Chinese coal demand plateaus at just over 50% of global consumption, before falling back after 2030. Demand declines in the OECD, including the United States, where coal use for electricity generation plunges by more than one-third. India overtakes the United States as the world’s second-biggest coal consumer before 2020, and soon after surpasses China as the largest importer.
Australia will pass Indonesia to once again become the largest exporter by 2030.
The graph shows the importance of China in the global market:
The graph also highlights the folly of India and developing countries polluting their way to prosperity.
Gas
The key uncertainty – outside North America – is whether gas can be made available at prices that are attractive to consumers while still offering incentives for the necessary large capital-intensive investments in gas supply; this is an issue of domestic regulation in many of the emerging non-OECD markets, notably in India and across the Middle East, as well as a concern in international trade.
If these uncertainties are met the world gas market will be transformed with Australia a major beneficiary:
60% of gas will be ‘unconventional’, meaning shale and coal seam.
There is uncertainty about the $900 billion per year in upstream oil and gas development needed by the 2030s to meet projected demand.
Nuclear
The IEA sees global nuclear power capacity increasing by almost 60%. However, its share of global electricity generation will rise by just one percentage point to 12%.
Some 38% of existing capacity will be retired. Once again the importance of China is seen in this graph of the changes in capacity of the key players:
Renewables
Renewables will account for almost half of the increase in total electricity generation to 2040.
The share of renewables in power generation increases most in OECD countries, reaching 37%, and their growth is equivalent to the entire net increase in OECD electricity supply. However, generation from renewables grows more than twice as much in non-OECD countries, led by China, India, Latin America and Africa. Globally, wind power accounts for the largest share of growth in renewables-based generation (34%), followed by hydropower (30%) and solar technologies (18%).
Global subsidies amount to $120 billion compared to $550 billion for fossil fuels.
The growth in hydropower is an ecological concern.
Paris and prices
The Executive Summary leads with a statement about the uncertainty of energy futures in very troubled times, so the IEA forecasts must be seen in this light. The IEA is urging strong intervention by decision makers in the UNFCCC conference in Paris in December, to avoid a climate catastrophe. They call it the last chance. Worth noting here is that the 2011 World Energy Outlook found that all new power supply built after 2017 would need to be zero carbon.

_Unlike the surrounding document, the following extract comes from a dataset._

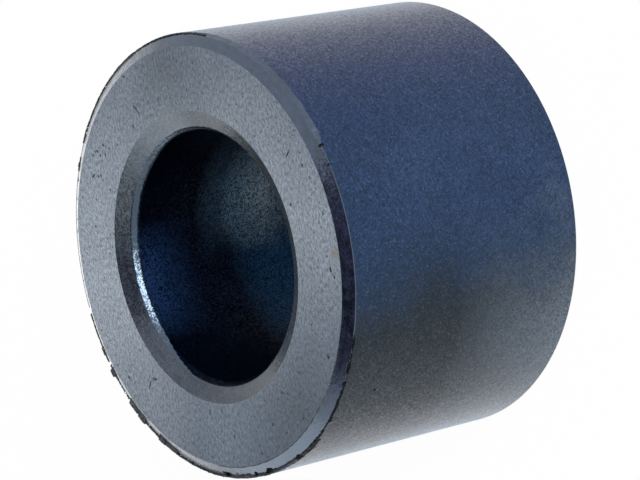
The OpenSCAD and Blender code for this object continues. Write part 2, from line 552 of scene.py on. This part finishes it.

I’m not sure the IEA is fully aware of how cheap renewable technologies are becoming, and how disruptive these technologies will be. Nevertheless their mainstream future, dubbed the “central scenario”, already has renewables comprising about half of new capacity. The changing pattern in power supply is captured as follows:
Clearly we are relying too much on gas and coal for new supply, and we need to retire more dirty power, especially brown coal.
Sources
Unfortunately one can’t read the full report without buying it so I’ve had to make do with links, mostly from this page. The Executive Summary provides the story in words, the pictures all come from the London presentation.
See also Peter Hannam at the SMH, my 2011 post on the 2011 report and Climate clippings 103, Item 4 for a brief treatment of World Energy Investment Outlook 2014.
Also relevant is Mark Diesendorf’s plan for 100% renewable energy in Australia.
BP’s vision
Finally, BP has taken a look at the future. What they find is not dissimilar to the IEA, just heading down the crapper a bit faster. They see global energy consumption in 2035 as 37% greater than now and CO2 emissions 25% more. They see a clear role for themselves to make a buck while cooking the planet.